The critics are divided on this one. Some love it, while others are wholly unimpressed. Here’s the pick of the bunch:

Screw history, Stözl done good. John DeFore at The Hollywood Reporter adjudged that the film provided quality entertainment. He admitted that the film does make up a great deal (even the duel between Goethe and Kestner) and “suffers from the occasional cliché”, but that it’s “easy to be carried away by a period love story whose appealing leads and German countryside make historical ties almost beside the point”.

‘Well plotted and impressively mounted’. Meanwhile, over at Variety magazine, Boid Van Hoeij said it was “appropriate” that a film about Goethe should be “largely fictitious, occasionally tempestuous and, of course, very romantic”, given Goethe’s fame as a Romanticist. Van Hoeij enjoyed the way the scriptwriters were able to “expertly alternate romance, humor and drama without losing their grip on the characters and their dilemmas”, the film’s “pacey” and “energetic” editing and music, the “seamlessly” blended sets and, importantly, the “freshness and energy” in Fehling’s performance.

Wacky and fun, despite sillinesses. Despite the “silly Sturm und Drang boosterism” and the prevalence of the “literary-period-piece cliché” in the film, The Village Voice’sMelissa Anderson felt that “there’s still something commendable, if daffy, about trying to turn the high holy father of German literature into a rock star”.

At first ‘irreverent’, then ‘irrelevant’. “You can’t accuse Philipp Stölzl’s portrait of taking itself too seriously,” conceded Time Out New York’s David Fear, and the “rom-com” aspects are “cool”. When Goethe penned his first work, however, and the movie “kicks into high gear”, Fear was unimpressed and asked: “where’s a lets-make-a-deal Beelzebub when you need one?”

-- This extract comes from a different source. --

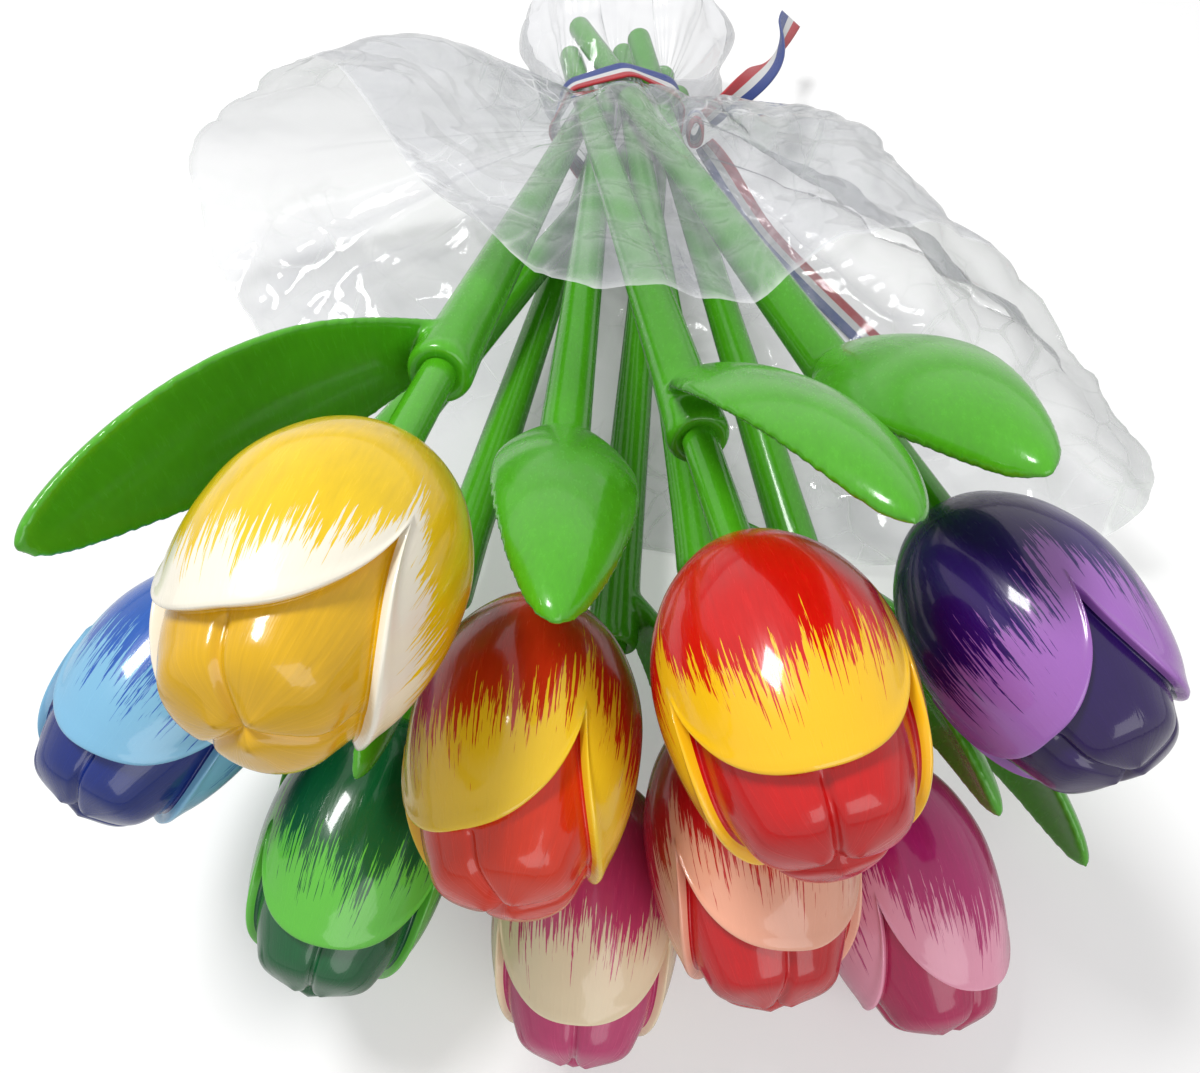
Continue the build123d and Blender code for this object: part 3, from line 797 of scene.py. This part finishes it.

Thoughtless. We don’t need “one more tepid biopic about a real life artist that fails to either shed any insight into the artistic process or explain why the subject’s works matter in the first place,” opined Slant Magazine’s Andrew Schenker. Stölzl’s film fails to evaluate Goethe or elucidate his “mystical” creative process — all the film seems to tell us, he argues, is that “monetary success” is “the inevitable reward for talent”.